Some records
-- Start --
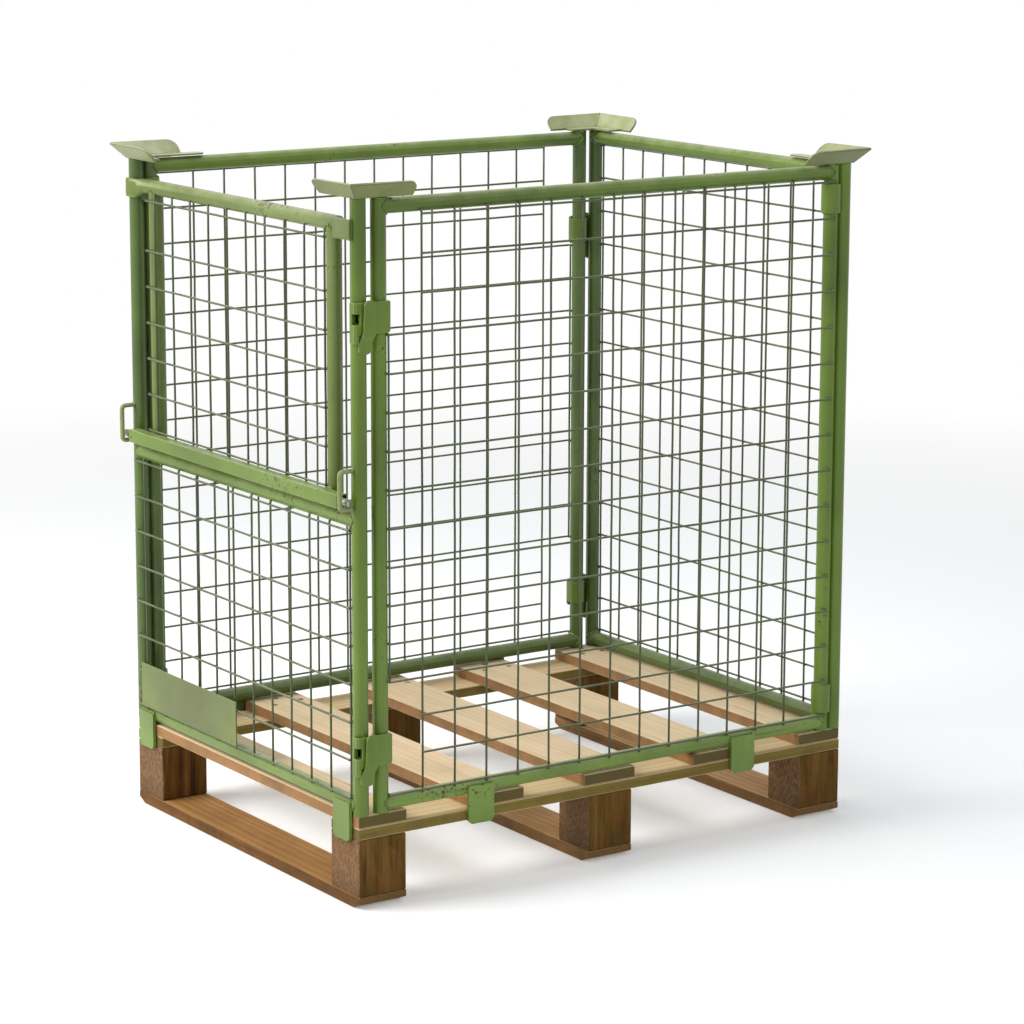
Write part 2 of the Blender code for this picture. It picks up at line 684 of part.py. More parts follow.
def build_long_panel(side, turn, material, wire_material, parent):
    left, right = -LATCH_POST_X, SLEEVE_POST_X
    latch_end = turn @ Vector((left, -LONG_Y, 0))
    sleeve_end = turn @ Vector((right, -LONG_Y, 0))
    post(side + "_latch_post", latch_end.x, latch_end.y, material, parent)
    post(side + "_sleeve_post", sleeve_end.x, sleeve_end.y, material, parent)
    rail(side + "_top_rail", latch_end + Z * TOP_RAIL_Z, sleeve_end + Z * TOP_RAIL_Z, material, parent)
    out = turn.to_3x3() @ -Y
    middle = (latch_end + sleeve_end) / 2 + Z * BOTTOM_RAIL_Z
    tabs = [lug(middle + X * place, X, out) for place in (-LONG_LUG_OFFSET, LONG_LUG_OFFSET)]
    low_start, low_end = latch_end + Z * BOTTOM_RAIL_Z, sleeve_end + Z * BOTTOM_RAIL_Z
    rail(side + "_bottom_rail", low_start, low_end, material, parent, tabs)
    long_panel_mesh(side + "_mesh", turn, wire_material, parent)
    for place, strap_base, sleeve_base in (
        ("upper", UPPER_STRAP_BASE, UPPER_SLEEVE_BASE),
        ("lower", LOWER_STRAP_BASE, LOWER_SLEEVE_BASE),
    ):
        latch_strap("%s_latch_strap_%s" % (side, place), strap_base, turn, material, parent)
        sleeve("%s_sleeve_%s" % (side, place), sleeve_base, turn, material, parent)
    corner_x, corner_y = END_X + TUBE_RADIUS, out.y * (LONG_Y + TUBE_RADIUS)
    stacking_corner(side + "_stacking_corner_left", -corner_x, corner_y, material, parent)
    stacking_corner(side + "_stacking_corner_right", corner_x, corner_y, material, parent)


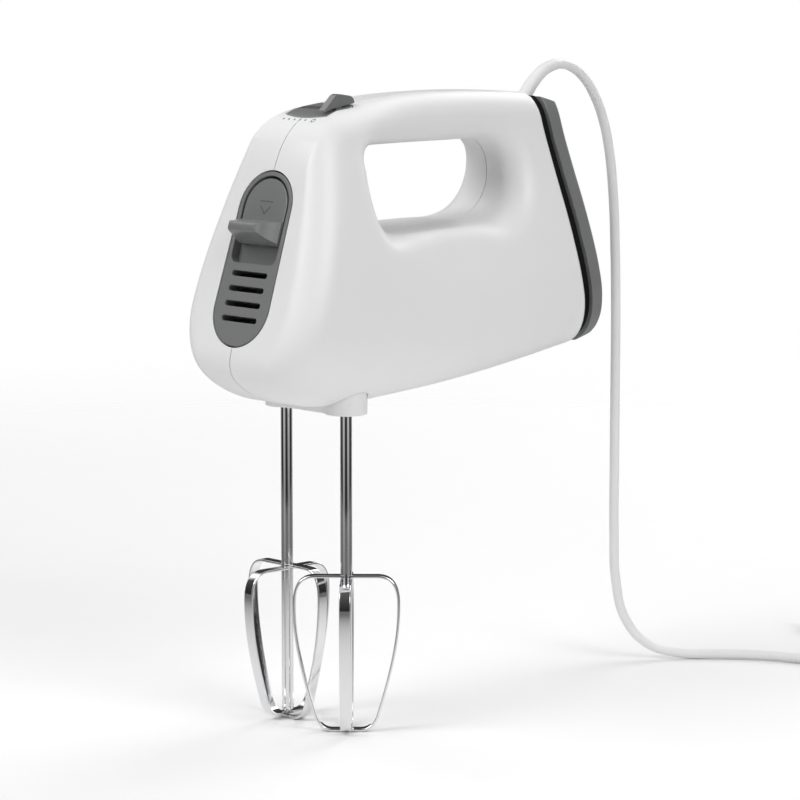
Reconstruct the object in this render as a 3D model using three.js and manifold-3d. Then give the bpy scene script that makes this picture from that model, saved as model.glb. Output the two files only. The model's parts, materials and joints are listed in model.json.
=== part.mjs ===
// Hand mixer with two wire-loop beaters: split white housing, worm-drive universal motor, sliding
// speed lever, beater ejector, heel plate and mains lead.
// Millimetres, +Z up, nose towards -Y, the two beater spindles side by side along X.
// Everything is laid out from the spindle plane (y = 0) and the floor under the beaters (z = 0);
// the whole group is then moved so that its origin is the middle of its footprint.
import * as THREE from 'three';
import { mergeVertices } from 'three/addons/utils/BufferGeometryUtils.js';
import Module from 'manifold-3d';

const wasm = await Module();
wasm.setup();

// ---- driving dimensions ---------------------------------------------------------------------
const MIDDLE_Y = 55.5;           // middle of the footprint, from the spindle plane
const GAP = 0.3;                 // running gap between neighbouring pieces
const WALL = 2.4;                // housing wall
const SPINDLE_X = 19.5;          // half the distance between the two beaters
const NOSE_LEAN = rad(18.2);     // nose face, from the vertical
const REAR_LEAN = rad(12);       // rear face, from the vertical
const NOSE_FOOT = [-49.5, 173.5];   // a point on the nose line (y, z)
const REAR_HEAD = [127.1, 266.4];   // a point on the rear line (y, z)
const HALF_WIDTH = 41.5;         // widest half-width of the housing
const MOTOR_Z = 179;             // height of the motor axis
const PLINTH_Z = 142.6;          // underside of the spindle plate
const GASKET = { from: 0.3, to: 4.2, inset: 2.2 };
const HEEL = { from: 4.5, to: 12.6 };
const PANEL = { y: -38.6, z: 205.3, low: -14.6, lowRadius: 17.6, high: 30, highRadius: 16.7 };
const LEVER = { x: 10.2, travel: 20, thick: 3.7 };
const EJECT_TRAVEL = 8;
const SHAFT_RADIUS = 2.6;        // beater shaft
const SHAFT_TOP = 186;
const CAGE_TOP = 70;             // height of the beater cage
const STRIP = { width: 5.1, thick: 1.2 };
const WHEEL = { teeth: 36, pitch: 15.5, tip: 16.1, root: 14.2, from: 174.5, to: 183.5 };
const WORM = { starts: 3, tip: 4.75, root: 2.95, from: -13, to: 13 };
const MOTOR_SHAFT_RADIUS = 2;
const CORD_RADIUS = 2.3;

// ---- colours --------------------------------------------------------------------------------
const finish = (color, roughness, metalness) =>
  new THREE.MeshStandardMaterial({ color, roughness, metalness });
const WHITE = () => finish(0xececec, 0.25, 0);
const GREY = () => finish(0x77787a, 0.5, 0);
const BLACK = () => finish(0x141414, 0.7, 0);
const STEEL = () => finish(0xc9ccd0, 0.15, 1);
const ZINC = () => finish(0x9a9da2, 0.4, 1);
const COPPER = () => finish(0xb4653a, 0.35, 1);
const BRONZE = () => finish(0xa9814e, 0.4, 1);
const IRON = () => finish(0x5a5c60, 0.55, 0.8);
const NYLON = () => finish(0xe6e1cf, 0.5, 0);
const CARBON = () => finish(0x2b2b2d, 0.8, 0);
const BOARD = () => finish(0x2f6b3c, 0.6, 0);

// ---- solids ---------------------------------------------------------------------------------
function rad(degrees) {
  return (degrees * Math.PI) / 180;
}

// A closed mesh with shared vertices, no collapsed triangles and its faces pointing out.
function closed(geometry) {
  const source = geometry.clone();
  for (const extra of ['normal', 'uv']) source.deleteAttribute(extra);
  const merged = mergeVertices(source, 1e-4);
  const index = merged.index.array;
  const place = merged.attributes.position;
  const [a, b, c] = [new THREE.Vector3(), new THREE.Vector3(), new THREE.Vector3()];
  const kept = [];
  let volume = 0;
  for (let i = 0; i < index.length; i += 3) {
    const [p, q, r] = [index[i], index[i + 1], index[i + 2]];
    if (p === q || q === r || r === p) continue;
    kept.push(p, q, r);
    a.fromBufferAttribute(place, p);
    b.fromBufferAttribute(place, q);
    c.fromBufferAttribute(place, r);
    volume += a.dot(b.cross(c));
  }
  if (volume < 0) kept.reverse();
  merged.setIndex(kept);
  return merged;
}

function solid(geometry) {
  const mesh = closed(geometry);
  return new wasm.Manifold(new wasm.Mesh({
    numProp: 3,
    vertProperties: new Float32Array(mesh.attributes.position.array),
    triVerts: new Uint32Array(mesh.index.array),
  }));
}

function geometryOf(shape) {
  const mesh = shape.getMesh();
  const geometry = new THREE.BufferGeometry();
  geometry.setAttribute('position', new THREE.BufferAttribute(mesh.vertProperties, 3));
  geometry.setIndex(Array.from(mesh.triVerts));
  geometry.computeVertexNormals();
  return geometry;
}

function box(x0, x1, y0, y1, z0, z1) {
  const geometry = new THREE.BoxGeometry(x1 - x0, y1 - y0, z1 - z0);
  return geometry.translate((x0 + x1) / 2, (y0 + y1) / 2, (z0 + z1) / 2);
}

// Turns a piece built along +Z so that it lies along X or Y.
function along(geometry, axis) {
  if (axis === 'x') return geometry.rotateY(Math.PI / 2);
  if (axis === 'y') return geometry.rotateX(-Math.PI / 2);
  return geometry;
}

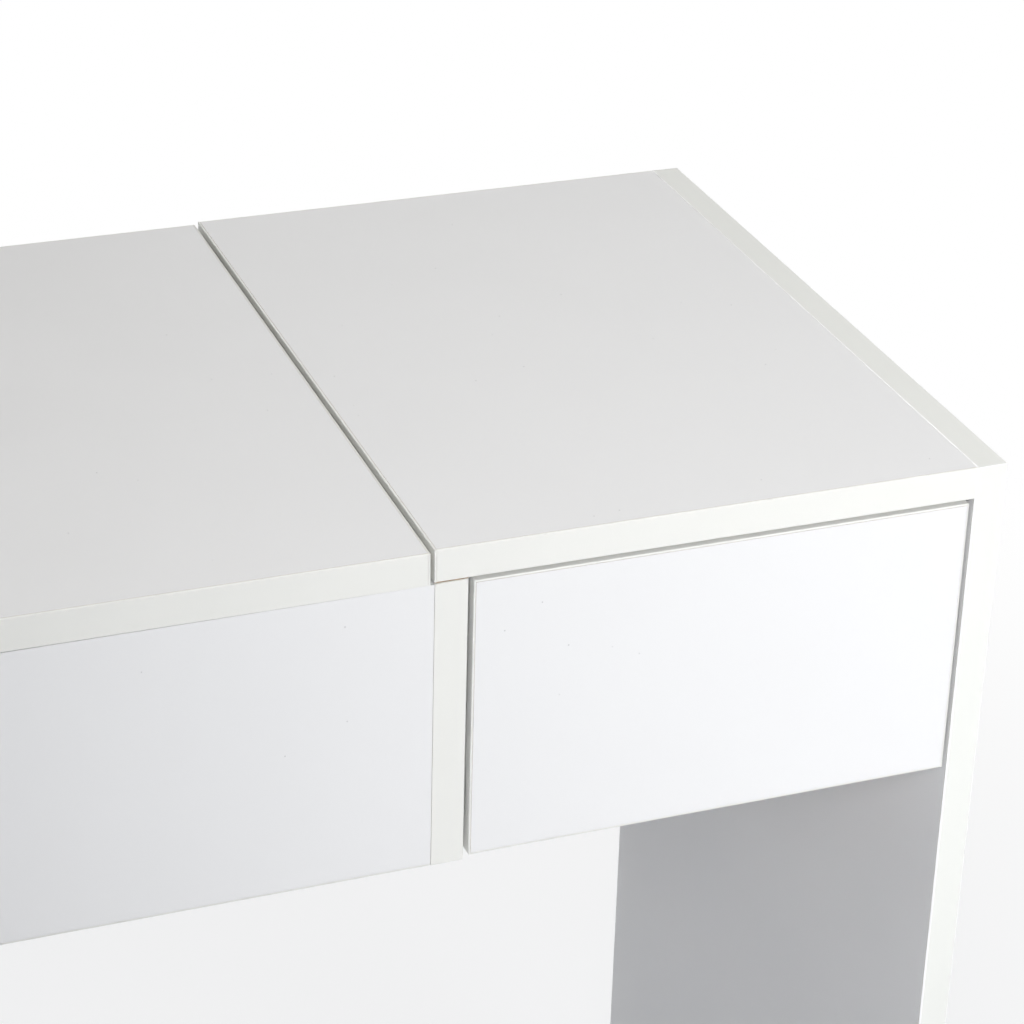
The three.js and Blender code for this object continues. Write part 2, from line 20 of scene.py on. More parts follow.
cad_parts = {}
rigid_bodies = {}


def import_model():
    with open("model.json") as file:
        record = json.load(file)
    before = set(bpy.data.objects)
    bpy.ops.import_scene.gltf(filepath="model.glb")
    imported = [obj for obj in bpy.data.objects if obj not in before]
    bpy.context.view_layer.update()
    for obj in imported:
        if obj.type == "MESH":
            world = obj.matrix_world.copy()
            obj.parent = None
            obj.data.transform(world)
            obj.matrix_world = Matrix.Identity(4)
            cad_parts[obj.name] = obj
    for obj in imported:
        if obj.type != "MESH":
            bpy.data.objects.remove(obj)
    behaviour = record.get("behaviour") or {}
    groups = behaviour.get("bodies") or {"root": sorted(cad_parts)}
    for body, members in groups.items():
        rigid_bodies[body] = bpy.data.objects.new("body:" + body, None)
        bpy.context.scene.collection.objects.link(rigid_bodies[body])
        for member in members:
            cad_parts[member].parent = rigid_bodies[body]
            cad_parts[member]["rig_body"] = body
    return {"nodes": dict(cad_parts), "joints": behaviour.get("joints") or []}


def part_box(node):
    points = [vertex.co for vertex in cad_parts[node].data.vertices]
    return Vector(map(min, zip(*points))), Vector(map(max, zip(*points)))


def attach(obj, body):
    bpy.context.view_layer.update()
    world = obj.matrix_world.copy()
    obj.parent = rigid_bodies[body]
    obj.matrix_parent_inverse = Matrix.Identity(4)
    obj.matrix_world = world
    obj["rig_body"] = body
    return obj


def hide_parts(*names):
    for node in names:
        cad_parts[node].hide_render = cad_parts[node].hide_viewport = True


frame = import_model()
-- End --
== Task directions ==
Reproduce exactly the lines from the one containing "Reconstruct the object" through the one containing "import Module from 'manifold-3d';", inclusive, and nothing else.

== Exercise response ==
Reconstruct the object in this render as a 3D model using three.js and manifold-3d. Then give the bpy scene script that makes this picture from that model, saved as model.glb. Output the two files only. The model's parts, materials and joints are listed in model.json.
=== part.mjs ===
// Hand mixer with two wire-loop beaters: split white housing, worm-drive universal motor, sliding
// speed lever, beater ejector, heel plate and mains lead.
// Millimetres, +Z up, nose towards -Y, the two beater spindles side by side along X.
// Everything is laid out from the spindle plane (y = 0) and the floor under the beaters (z = 0);
// the whole group is then moved so that its origin is the middle of its footprint.
import * as THREE from 'three';
import { mergeVertices } from 'three/addons/utils/BufferGeometryUtils.js';
import Module from 'manifold-3d';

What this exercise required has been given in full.